Dear Pulse,
I’m Kwame (35), married to Efua (33) for seven years. We’ve got two beautiful children and what used to be a deep, affectionate bond. But for the past year, our intimacy has dropped to almost nothing—sometimes we go two, three months without sex. When I bring it up, she says she’s tired, stressed, maybe even “not in the mood.” I started wondering if she’s still attracted to me.
It got to a point where I began distancing myself. I started sleeping in the spare room, spending evenings at the late-night kenkey spot with my boys, even thinking, “Maybe I should just walk away.”
My friends said I should get a sidechick but I know my wife would be broken if she finds out but I am also dying within. I need sex. What should I do?
– Kwame
Hello Kwame,
Thank you for sharing your predicament with us.

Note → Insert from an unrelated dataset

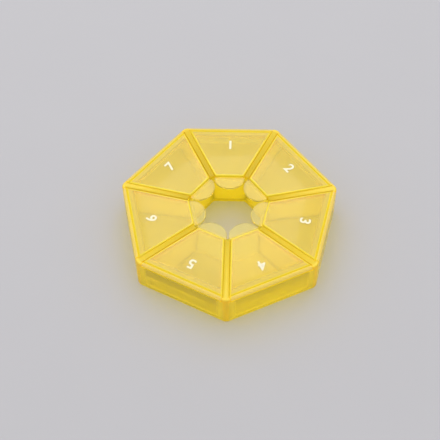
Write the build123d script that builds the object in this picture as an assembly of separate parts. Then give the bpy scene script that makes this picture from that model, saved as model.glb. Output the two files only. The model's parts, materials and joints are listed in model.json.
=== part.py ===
"""Seven-compartment weekly pill organizer: a heptagonal ring tray with seven hinged lids.

All sizes are in millimetres, +Z is up. The tray stands on z = 0 with the origin at the
middle of its footprint's bounding box. One flat side of the heptagon faces +Y and one
corner faces -Y. Every compartment is drawn in the same place, with its outer side
towards +Y and the ring's axis at the origin, and is then turned to its own place.
"""
from build123d import *
import math
import os

# ---- Tray ---------------------------------------------------------------------
COMPARTMENTS = 7
SIDE_LENGTH = 45.0          # one outer side, between the sharp corners
HEIGHT = 18.2               # table to the top of a closed lid
OUTER_WALL = 1.5
HUB_WALL = 1.4              # wall round the centre hole
DIVIDER = 2.5               # wall between two compartments
FLOOR = 1.2
HOLE_APOTHEM = 15.8         # ring's axis to a flat of the centre hole
CORNER_RADIUS = 3.2         # upright outer corners
HOLE_CORNER_RADIUS = 1.2
POCKET_CORNER_RADIUS = 1.5
BASE_EDGE_RADIUS = 0.7      # round the foot of the outer wall

# ---- Lid plate, skirt and thumb tab ---------------------------------------------
LID_THICKNESS = 1.2
LID_EDGE_RADIUS = 0.55
LID_CORNER_RADIUS = 0.8     # the plate's two corners next to the hole
LID_SIDE_GAP = 0.25         # lid plate to divider
LID_REST_GAP = 0.1          # thumb tab above the hub wall
PLATE_SETBACK = 0.2         # the plate stops this far outside the hub wall
DIVIDER_DROP = 0.15         # divider tops below the lids' top
SKIRT_THICKNESS = 0.9
SKIRT_DEPTH = 1.8           # below the lid plate
SKIRT_GAP = 0.35            # skirt to the compartment's walls
SKIRT_CORNER_RADIUS = 1.2
SWING_MARGIN = 0.1          # least gap of the skirt to a divider while the lid swings
TAB_WIDTH = 14.2
TAB_THICKNESS = 1.0
TAB_DROP = 1.15             # tab's top below the lid's top
TAB_OVERHANG = 4.95         # past the hole's wall
TAB_NOSE = 6.15             # length of the tab's rounded end
TAB_GAP = 0.3               # least, between two neighbouring tabs
TAB_EDGE_RADIUS = 0.3

# ---- Hinge ------------------------------------------------------------------------
BARREL_DIAMETER = 1.9
BARREL_CLEARANCE = 0.15     # barrel above the outer wall
BARREL_END_GAP = 0.25       # barrel's end to the corner post
PIN_DIAMETER = 0.9
PIN_LENGTH = 0.75           # inside the corner post
PIN_CLEARANCE = 0.05        # all round the pin
PIN_END_GAP = 0.15
GROOVE_WIDTH = 1.0          # between the lid plate and its barrel
GROOVE_DEPTH = 0.6

# ---- Worked out from the sizes above ---------------------------------------------
STEP_DEG = 360 / COMPARTMENTS
HALF_STEP = math.pi / COMPARTMENTS
APOTHEM = SIDE_LENGTH / (2 * math.tan(HALF_STEP))
CORNER_REACH = (APOTHEM + CORNER_RADIUS * (math.cos(HALF_STEP) - 1)) / math.cos(HALF_STEP)
AXIS_Y = (CORNER_REACH - APOTHEM) / 2       # ring's axis, from the footprint's middle

BARREL_RADIUS = BARREL_DIAMETER / 2
HINGE_Y = APOTHEM - BARREL_RADIUS
HINGE_Z = HEIGHT - BARREL_RADIUS
WALL_TOP = HINGE_Z - BARREL_RADIUS - BARREL_CLEARANCE
DIVIDER_TOP = HEIGHT - DIVIDER_DROP
RIM_RADIUS = BARREL_RADIUS - DIVIDER_DROP   # the corner posts carry on the barrels' curve
TAB_BOTTOM = HEIGHT - TAB_DROP - TAB_THICKNESS
HUB_TOP = TAB_BOTTOM - LID_REST_GAP
LID_UNDERSIDE = HEIGHT - LID_THICKNESS
SKIRT_BOTTOM = LID_UNDERSIDE - SKIRT_DEPTH

POCKET_INNER_Y = HOLE_APOTHEM + HUB_WALL
POCKET_OUTER_Y = APOTHEM - OUTER_WALL
PLATE_INNER_Y = POCKET_INNER_Y + PLATE_SETBACK
DIVIDER_FACE = DIVIDER / 2                  # from the middle line between two compartments
PLATE_EDGE = DIVIDER_FACE + LID_SIDE_GAP
SKIRT_FACE = DIVIDER_FACE + SKIRT_GAP
TAB_TIP_Y = HOLE_APOTHEM - TAB_OVERHANG
OVERRUN = 5.0                               # how far a cut runs past the face it opens


def half_width(y, distance):
    """Half the width of a compartment's wedge at y, kept a distance off both middle lines."""
    return y * math.tan(HALF_STEP) - distance / math.cos(HALF_STEP)


# The barrel is as long as the lid plate is wide beside it, so its flat ends clear the post.
BARREL_HALF = half_width(HINGE_Y - BARREL_RADIUS, PLATE_EDGE)
POST_X = BARREL_HALF + BARREL_END_GAP

# A corner of the skirt swings inwards, where the wedge is narrower, as its lid opens.
# The skirt starts far enough from the hinge for that inward travel to use up no more
# than its gap to the divider, less the margin.
SKIRT_DROP = HINGE_Z - SKIRT_BOTTOM
SKIRT_TRAVEL = (SKIRT_GAP - SWING_MARGIN) / math.sin(HALF_STEP)
SKIRT_OUTER_Y = HINGE_Y - (SKIRT_DROP**2 - SKIRT_TRAVEL**2) / (2 * SKIRT_TRAVEL)


def heptagon(apothem, corner_radius):
    """The ring's outline at an apothem, one flat side towards +Y, with rounded corners."""
    turn = 90 - math.degrees(HALF_STEP)
    outline = RegularPolygon(apothem, COMPARTMENTS, major_radius=False, rotation=turn)
    return fillet(outline.vertices(), corner_radius)


def wedge(y_inner, y_outer, distance):
    """A compartment's trapezoid between two y values, kept a distance off the middle lines."""
    inner = half_width(y_inner, distance)
    outer = half_width(y_outer, distance)
    corners = [(-inner, y_inner), (inner, y_inner), (outer, y_outer), (-outer, y_outer)]
    return Polygon(*corners, align=None)


def prism(outline, bottom, top):
    """An outline extruded from one height to another."""
    return extrude(Pos(0, 0, bottom) * outline, amount=top - bottom)


def hinge_rod(x_start, x_end, radius):
    """A round rod along the hinge's axis, between two x values."""
    middle = (x_start + x_end) / 2
    rod = Rot(0, 90, 0) * Cylinder(radius, x_end - x_start)
    return Pos(middle, HINGE_Y, HINGE_Z) * rod


def in_place(shape, number):
    """A shape drawn for compartment 0, turned clockwise to its own compartment."""
    return Pos(0, AXIS_Y, 0) * Rot(0, 0, -STEP_DEG * number) * shape


def ring_block():
    """The outer block, rounded at its foot and its rim, with the hole through its middle."""
    block = prism(heptagon(APOTHEM, CORNER_RADIUS), 0, DIVIDER_TOP)
    block = fillet(block.edges().group_by(Axis.Z)[-1], RIM_RADIUS)
    block = fillet(block.edges().group_by(Axis.Z)[0], BASE_EDGE_RADIUS)
    block -= prism(heptagon(HOLE_APOTHEM, HOLE_CORNER_RADIUS), -OVERRUN, HEIGHT + OVERRUN)
    # The hub wall and the dividers' inner ends stand lower, for the thumb tabs to pass over.
    tab_seat = heptagon(PLATE_INNER_Y + LID_SIDE_GAP, HOLE_CORNER_RADIUS)
    block -= prism(tab_seat, HUB_TOP, HEIGHT + OVERRUN)
    return block


def compartment_cut():
    """What one compartment, its lid's seat and its hinge take out of the ring."""
    pocket = wedge(POCKET_INNER_Y, POCKET_OUTER_Y, DIVIDER_FACE)
    cut = prism(fillet(pocket.vertices(), POCKET_CORNER_RADIUS), FLOOR, HEIGHT + OVERRUN)
    cut += prism(pocket, WALL_TOP, HEIGHT + OVERRUN)
    barrel_room = Pos(0, POCKET_OUTER_Y) * Rectangle(
        2 * POST_X, OUTER_WALL + OVERRUN, align=(Align.CENTER, Align.MIN)
    )
    cut += prism(barrel_room, WALL_TOP, HEIGHT + OVERRUN)
    socket_end = POST_X + PIN_LENGTH + PIN_END_GAP
    cut += hinge_rod(-socket_end, socket_end, PIN_DIAMETER / 2 + PIN_CLEARANCE)
    return cut


def make_tray():
    """The one-piece tray: floor, outer wall, dividers with their corner posts, hub wall."""
    tray = ring_block()
    for number in range(COMPARTMENTS):
        tray -= Rot(0, 0, -STEP_DEG * number) * compartment_cut()
    return Pos(0, AXIS_Y, 0) * tray


def lid_plate():
    """The flat plate, from beside the hub wall out to the middle of the barrel."""
    shoulder_y = HINGE_Y - BARREL_RADIUS
    inner = half_width(PLATE_INNER_Y, PLATE_EDGE)
    outline = Polygon(
        (-inner, PLATE_INNER_Y),
        (inner, PLATE_INNER_Y),
        (BARREL_HALF, shoulder_y),
        (BARREL_HALF, HINGE_Y),
        (-BARREL_HALF, HINGE_Y),
        (-BARREL_HALF, shoulder_y),
        align=None,
    )
    outline = fillet(outline.vertices().group_by(Axis.Y)[0], LID_CORNER_RADIUS)
    plate = prism(outline, LID_UNDERSIDE, HEIGHT)
    top_edges = plate.edges().group_by(Axis.Z)[-1]
    return fillet(top_edges.sort_by(Axis.Y)[:-3], LID_EDGE_RADIUS)


def lid_skirt():
    """The shallow wall under the plate that plugs the compartment."""
    outer = wedge(POCKET_INNER_Y + SKIRT_GAP, SKIRT_OUTER_Y, SKIRT_FACE)
    outer = fillet(outer.vertices(), SKIRT_CORNER_RADIUS)
    inner = wedge(
        POCKET_INNER_Y + SKIRT_GAP + SKIRT_THICKNESS,
        SKIRT_OUTER_Y - SKIRT_THICKNESS,
        SKIRT_FACE + SKIRT_THICKNESS,
    )
    inner = fillet(inner.vertices(), SKIRT_CORNER_RADIUS - SKIRT_THICKNESS)
    return prism(outer - inner, SKIRT_BOTTOM, LID_UNDERSIDE)


def lid_tab():
    """The thumb tab: a thin tongue over the hub wall, with an elliptical nose over the hole."""
    nose_y = TAB_TIP_Y + TAB_NOSE
    nose = Pos(0, nose_y) * Ellipse(TAB_WIDTH / 2, TAB_NOSE)
    root = half_width(PLATE_INNER_Y, PLATE_EDGE)
    band = Pos(0, nose_y) * Rectangle(
        2 * root, PLATE_INNER_Y - nose_y, align=(Align.CENTER, Align.MIN)
    )
    outline = nose & wedge(nose_y - TAB_NOSE, nose_y, TAB_GAP / 2)
    tab = prism(outline + band, TAB_BOTTOM, TAB_BOTTOM + TAB_THICKNESS)
    rim_edges = tab.edges().group_by(Axis.Z)[-1].sort_by(Axis.Y)[:-3]
    tab = fillet(rim_edges, TAB_EDGE_RADIUS)
    # Its root runs on into the skirt, which carries it.
    root_width = 2 * (half_width(POCKET_INNER_Y + SKIRT_GAP, SKIRT_FACE) - SKIRT_CORNER_RADIUS)
    root_length = SKIRT_GAP + SKIRT_THICKNESS / 2
    neck = Pos(0, POCKET_INNER_Y) * Rectangle(
        root_width, root_length, align=(Align.CENTER, Align.MIN)
    )
    return tab + prism(neck, TAB_BOTTOM, LID_UNDERSIDE)


def lid_hinge():
    """The barrel along the lid's outer edge, with a short pin at each end."""
    hinge = hinge_rod(-BARREL_HALF, BARREL_HALF, BARREL_RADIUS)
    pin_end = POST_X + PIN_LENGTH
    return hinge + hinge_rod(-pin_end, pin_end, PIN_DIAMETER / 2)


def lid_groove():
    """The V-shaped groove that sets the barrel off from the plate."""
    groove_y = HINGE_Y - BARREL_RADIUS
    section = Polygon(
        (groove_y - GROOVE_WIDTH, HEIGHT + GROOVE_DEPTH),
        (groove_y + GROOVE_WIDTH, HEIGHT + GROOVE_DEPTH),
        (groove_y, HEIGHT - GROOVE_DEPTH),
        align=None,
    )
    return extrude(Plane.YZ * section, amount=BARREL_HALF + OVERRUN, both=True)


def make_lid():
    """One lid, drawn closed on compartment 0."""
    return lid_plate() + lid_skirt() + lid_tab() + lid_hinge() - lid_groove()


def write_parts():
    """One file for the tray and one for each lid, numbered clockwise from the +Y side."""
    os.makedirs("parts", exist_ok=True)
    export_step(make_tray(), "parts/tray.step")
    lid = make_lid()
    for number in range(COMPARTMENTS):
        export_step(in_place(lid, number), f"parts/lid_{number + 1}.step")


write_parts()
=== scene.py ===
"""A seven-compartment weekly pill organizer: its looks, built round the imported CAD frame.

The tray and the seven lids are translucent yellow mouldings with softened edges, and each
lid carries a printed number. Lengths are in metres, in the same frame as the CAD.
"""
import json
import math

import bmesh
import bpy
from bpy.props import FloatProperty, FloatVectorProperty, PointerProperty
from mathutils import Matrix, Vector


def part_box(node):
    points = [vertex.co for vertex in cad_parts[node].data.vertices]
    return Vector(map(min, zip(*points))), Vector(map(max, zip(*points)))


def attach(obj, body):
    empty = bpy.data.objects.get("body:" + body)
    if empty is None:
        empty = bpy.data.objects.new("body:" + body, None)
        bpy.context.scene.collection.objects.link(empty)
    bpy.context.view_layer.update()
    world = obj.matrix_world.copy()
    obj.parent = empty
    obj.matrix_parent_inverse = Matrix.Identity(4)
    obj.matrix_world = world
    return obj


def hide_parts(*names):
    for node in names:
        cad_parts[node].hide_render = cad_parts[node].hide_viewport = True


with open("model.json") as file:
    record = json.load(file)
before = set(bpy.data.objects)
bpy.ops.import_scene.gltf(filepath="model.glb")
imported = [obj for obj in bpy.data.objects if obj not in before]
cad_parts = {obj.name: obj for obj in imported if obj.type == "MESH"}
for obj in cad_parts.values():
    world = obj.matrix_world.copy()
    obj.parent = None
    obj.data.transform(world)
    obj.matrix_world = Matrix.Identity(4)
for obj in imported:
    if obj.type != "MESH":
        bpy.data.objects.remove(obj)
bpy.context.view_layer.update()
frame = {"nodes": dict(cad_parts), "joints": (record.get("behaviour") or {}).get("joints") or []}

bl_info = {
    "name": "Weekly pill organizer",
    "version": (1, 0, 0),
    "blender": (4, 5, 0),
    "location": "3D View > Sidebar > Pill organizer",
    "description": "Tray, lids and printed numbers of a seven-compartment pill organizer",
    "category": "Object",
}

MM = 0.001
SAME_PLACE = 0.001 * MM    # points closer than this are one
SAME_HEIGHT = 0.01 * MM
FLAT = "flat"              # a lid's map: across it and outwards from the ring's axis

LIDS = sorted(name for name in frame["nodes"] if name.startswith("lid_"))
HINGES = {joint["child"]: Vector(joint["pos_m"]) for joint in frame["joints"]}
RING_CENTRE = sum(HINGES.values(), Vector()) / len(HINGES)
HALF_STEP = math.pi / len(LIDS)
LID_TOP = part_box(LIDS[0])[1].z
TRAY_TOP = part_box("tray")[1].z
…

Your feelings are valid—feeling loved but no longer desired can cut deep, especially when months go by without intimacy.
But low libido often isn’t about us or you turning away—it’s about stress, fatigue from juggling work and kids, hormonal shifts, even things like sleep or thyroid issues, as Pulse Ghana has highlighted.
Before you consider walking away fully, try opening up gently: let her explain without blaming, hold hands in the evenings, support her with shared chores, and encourage a check‑in at the clinic. It may not restore your old spark, but with patience and care, you may find a different kind of closeness, one worth staying for.